### Your task
Set down, exactly as they appear, the lines from the line holding "for each node" through the line holding "for node in", inclusive; output nothing outside that range.

### Provided material
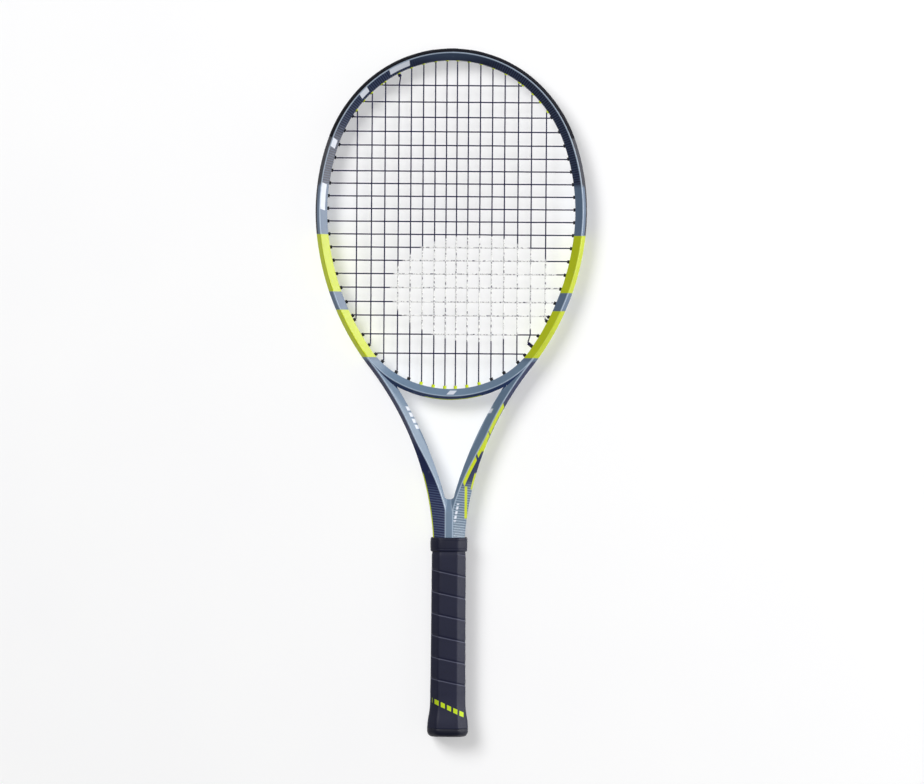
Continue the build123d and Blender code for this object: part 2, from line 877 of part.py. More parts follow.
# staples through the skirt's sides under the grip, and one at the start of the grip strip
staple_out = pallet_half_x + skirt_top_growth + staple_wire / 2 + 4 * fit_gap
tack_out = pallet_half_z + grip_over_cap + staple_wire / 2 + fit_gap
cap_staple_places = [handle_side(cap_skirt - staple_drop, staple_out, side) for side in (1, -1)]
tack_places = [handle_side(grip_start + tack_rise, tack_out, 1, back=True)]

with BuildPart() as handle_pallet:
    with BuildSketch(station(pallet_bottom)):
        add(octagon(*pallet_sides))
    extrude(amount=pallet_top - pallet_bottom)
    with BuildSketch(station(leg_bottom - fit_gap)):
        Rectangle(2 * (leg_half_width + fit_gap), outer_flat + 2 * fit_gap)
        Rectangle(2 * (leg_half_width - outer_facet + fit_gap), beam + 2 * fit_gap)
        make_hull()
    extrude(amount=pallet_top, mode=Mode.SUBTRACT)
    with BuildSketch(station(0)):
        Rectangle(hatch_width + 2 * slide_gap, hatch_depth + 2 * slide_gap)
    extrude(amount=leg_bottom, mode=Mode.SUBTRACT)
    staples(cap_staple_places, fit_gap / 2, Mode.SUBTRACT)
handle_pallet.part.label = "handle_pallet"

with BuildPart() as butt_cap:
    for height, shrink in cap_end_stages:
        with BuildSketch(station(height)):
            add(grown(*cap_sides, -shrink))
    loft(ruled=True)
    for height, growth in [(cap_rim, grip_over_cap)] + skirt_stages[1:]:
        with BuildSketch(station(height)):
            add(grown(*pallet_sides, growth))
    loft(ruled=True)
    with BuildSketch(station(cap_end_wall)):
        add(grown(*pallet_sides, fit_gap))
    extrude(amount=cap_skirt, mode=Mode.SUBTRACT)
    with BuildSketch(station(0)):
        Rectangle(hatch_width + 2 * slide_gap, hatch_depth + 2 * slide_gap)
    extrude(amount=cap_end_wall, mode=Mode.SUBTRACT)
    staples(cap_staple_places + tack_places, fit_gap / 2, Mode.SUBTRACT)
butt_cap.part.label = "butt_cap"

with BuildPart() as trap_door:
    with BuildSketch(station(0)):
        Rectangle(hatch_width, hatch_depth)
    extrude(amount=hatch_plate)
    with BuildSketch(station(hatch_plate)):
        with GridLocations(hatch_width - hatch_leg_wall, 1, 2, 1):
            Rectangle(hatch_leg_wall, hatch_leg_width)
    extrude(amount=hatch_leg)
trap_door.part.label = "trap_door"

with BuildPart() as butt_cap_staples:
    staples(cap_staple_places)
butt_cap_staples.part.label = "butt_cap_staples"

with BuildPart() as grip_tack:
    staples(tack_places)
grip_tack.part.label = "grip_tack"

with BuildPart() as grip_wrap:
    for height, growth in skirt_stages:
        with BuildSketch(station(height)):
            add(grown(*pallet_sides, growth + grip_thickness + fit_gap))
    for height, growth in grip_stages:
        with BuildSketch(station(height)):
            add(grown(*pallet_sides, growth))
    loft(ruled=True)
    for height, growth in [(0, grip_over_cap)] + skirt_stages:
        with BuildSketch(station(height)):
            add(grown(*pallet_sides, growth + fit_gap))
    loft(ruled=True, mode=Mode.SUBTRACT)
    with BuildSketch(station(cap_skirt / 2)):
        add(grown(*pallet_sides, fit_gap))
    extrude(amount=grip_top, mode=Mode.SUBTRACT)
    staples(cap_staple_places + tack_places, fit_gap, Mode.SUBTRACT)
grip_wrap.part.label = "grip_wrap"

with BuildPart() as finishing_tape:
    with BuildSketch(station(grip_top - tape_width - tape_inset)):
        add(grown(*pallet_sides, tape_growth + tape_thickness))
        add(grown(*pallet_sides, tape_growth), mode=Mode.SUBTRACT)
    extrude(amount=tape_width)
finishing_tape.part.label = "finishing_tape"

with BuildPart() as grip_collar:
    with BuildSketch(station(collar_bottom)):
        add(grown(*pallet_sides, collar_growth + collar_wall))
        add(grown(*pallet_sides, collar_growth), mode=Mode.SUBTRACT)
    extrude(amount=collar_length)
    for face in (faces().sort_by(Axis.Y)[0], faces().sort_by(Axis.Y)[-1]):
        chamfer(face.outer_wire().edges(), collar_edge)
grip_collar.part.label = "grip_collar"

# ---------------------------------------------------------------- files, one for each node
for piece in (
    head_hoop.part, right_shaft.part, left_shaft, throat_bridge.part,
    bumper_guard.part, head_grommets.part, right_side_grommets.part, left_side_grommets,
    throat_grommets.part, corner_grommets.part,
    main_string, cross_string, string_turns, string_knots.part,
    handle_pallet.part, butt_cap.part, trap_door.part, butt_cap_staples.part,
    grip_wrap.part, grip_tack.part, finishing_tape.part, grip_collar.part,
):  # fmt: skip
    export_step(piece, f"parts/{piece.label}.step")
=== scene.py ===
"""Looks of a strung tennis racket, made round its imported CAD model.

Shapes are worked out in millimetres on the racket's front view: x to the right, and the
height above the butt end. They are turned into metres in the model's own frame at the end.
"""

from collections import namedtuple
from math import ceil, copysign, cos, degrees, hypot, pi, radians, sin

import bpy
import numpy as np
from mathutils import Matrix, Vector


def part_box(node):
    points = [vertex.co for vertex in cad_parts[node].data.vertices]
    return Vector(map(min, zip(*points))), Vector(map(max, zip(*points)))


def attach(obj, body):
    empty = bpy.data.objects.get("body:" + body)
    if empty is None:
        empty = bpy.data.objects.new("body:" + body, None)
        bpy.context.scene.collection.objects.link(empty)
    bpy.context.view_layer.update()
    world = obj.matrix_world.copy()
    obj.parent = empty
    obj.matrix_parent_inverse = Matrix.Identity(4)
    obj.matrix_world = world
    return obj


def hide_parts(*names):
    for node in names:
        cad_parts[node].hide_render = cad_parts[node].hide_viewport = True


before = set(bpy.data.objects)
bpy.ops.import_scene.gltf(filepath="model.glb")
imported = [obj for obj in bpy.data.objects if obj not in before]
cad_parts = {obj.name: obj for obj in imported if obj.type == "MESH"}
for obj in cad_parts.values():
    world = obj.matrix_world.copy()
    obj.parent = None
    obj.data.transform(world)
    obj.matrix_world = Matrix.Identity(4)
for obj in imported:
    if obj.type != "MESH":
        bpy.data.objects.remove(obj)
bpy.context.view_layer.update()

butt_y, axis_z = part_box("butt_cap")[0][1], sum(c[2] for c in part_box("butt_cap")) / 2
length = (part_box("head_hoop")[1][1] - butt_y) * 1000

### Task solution
# ---------------------------------------------------------------- files, one for each node
for piece in (
    head_hoop.part, right_shaft.part, left_shaft, throat_bridge.part,
    bumper_guard.part, head_grommets.part, right_side_grommets.part, left_side_grommets,
    throat_grommets.part, corner_grommets.part,
    main_string, cross_string, string_turns, string_knots.part,
    handle_pallet.part, butt_cap.part, trap_door.part, butt_cap_staples.part,
    grip_wrap.part, grip_tack.part, finishing_tape.part, grip_collar.part,
):  # fmt: skip
    export_step(piece, f"parts/{piece.label}.step")
=== scene.py ===
"""Looks of a strung tennis racket, made round its imported CAD model.

Shapes are worked out in millimetres on the racket's front view: x to the right, and the
height above the butt end. They are turned into metres in the model's own frame at the end.
"""

from collections import namedtuple
from math import ceil, copysign, cos, degrees, hypot, pi, radians, sin

import bpy
import numpy as np
from mathutils import Matrix, Vector


def part_box(node):
    points = [vertex.co for vertex in cad_parts[node].data.vertices]
    return Vector(map(min, zip(*points))), Vector(map(max, zip(*points)))


def attach(obj, body):
    empty = bpy.data.objects.get("body:" + body)
    if empty is None:
        empty = bpy.data.objects.new("body:" + body, None)
        bpy.context.scene.collection.objects.link(empty)
    bpy.context.view_layer.update()
    world = obj.matrix_world.copy()
    obj.parent = empty
    obj.matrix_parent_inverse = Matrix.Identity(4)
    obj.matrix_world = world
    return obj


def hide_parts(*names):
    for node in names:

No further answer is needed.